Goal: boot the flake-managed workstation into desktop, expose the control
plane, and prove an observable/auditable desktop baseline before deep workload
switching.
-
Generate real hardware config into
hosts/workstation/hardware-configuration.nix. -
Confirm host options:
dubnium.boot.defaultMode = "desktop"dubnium.hardware.presentGpusdubnium.hardware.displayGpudubnium.hardware.computeGpus- vLLM disabled or compute-only
- studio placement set to
localonly if local audio is still intended
-
Build without switching:
sudo nixos-rebuild build --flake .#workstation -
Switch only after evaluation succeeds:
sudo nixos-rebuild switch --flake .#workstation -
Verify boot/control-plane files:
mode status mode current mode desired sudo ls -la /run/mode-controller -
Verify systemd skeleton:
systemctl status desktop.target systemctl status compute.target systemctl status studio-local-policy.service systemctl status audio-priority.service systemctl status vllm.service -
Prove observer honesty:
- In desktop,
mode currentshould saydesktop. vllm.serviceshould be inactive.studio-local-policy.serviceshould be inactive unless requested.- If evidence conflicts, status should show conflict/degraded/failed rather than silently reporting success.
- In desktop,
-
Test the safe overlay first:
sudo mode request studio-local mode status sudo mode request desktop mode status -
Only then test
desktop -> computewith vLLM either disabled, stubbed, or known-good:sudo mode request compute mode status sudo mode request desktop mode status -
Milestone success criteria:
- The machine boots from the flake.
mode status/current/desiredwork.- Desired/current separation is visible.

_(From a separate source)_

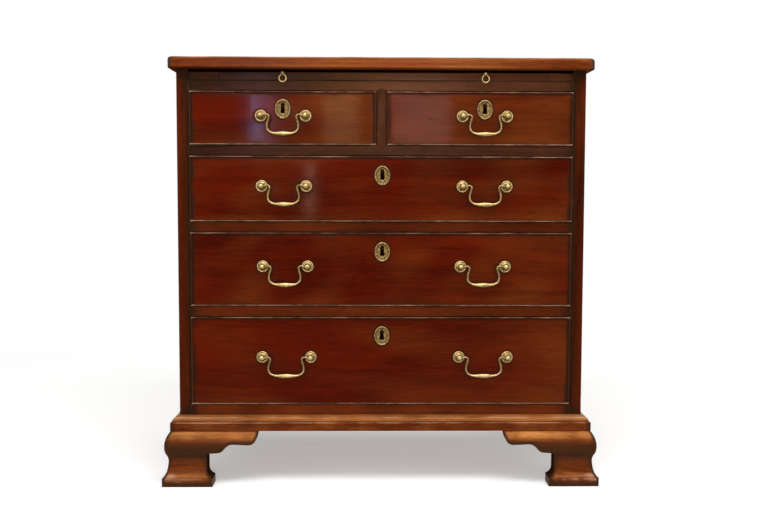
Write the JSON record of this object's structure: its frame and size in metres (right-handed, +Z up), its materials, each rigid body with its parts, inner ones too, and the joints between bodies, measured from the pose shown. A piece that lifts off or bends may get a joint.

- The controller lock prevents concurrent transitions.
- Guard failures are reported distinctly from execution errors.
desktop -> studio-local -> desktopworks as an overlay.desktop -> compute -> desktopeither works or fails with a clear guard/action/post-observation reason.- No failed transition is reported as a successful target mode.
The next milestone after that should be a real desktop <-> compute control
loop with vLLM active, structured audit records, rollback to desktop, and
explicit degraded-compute thresholds.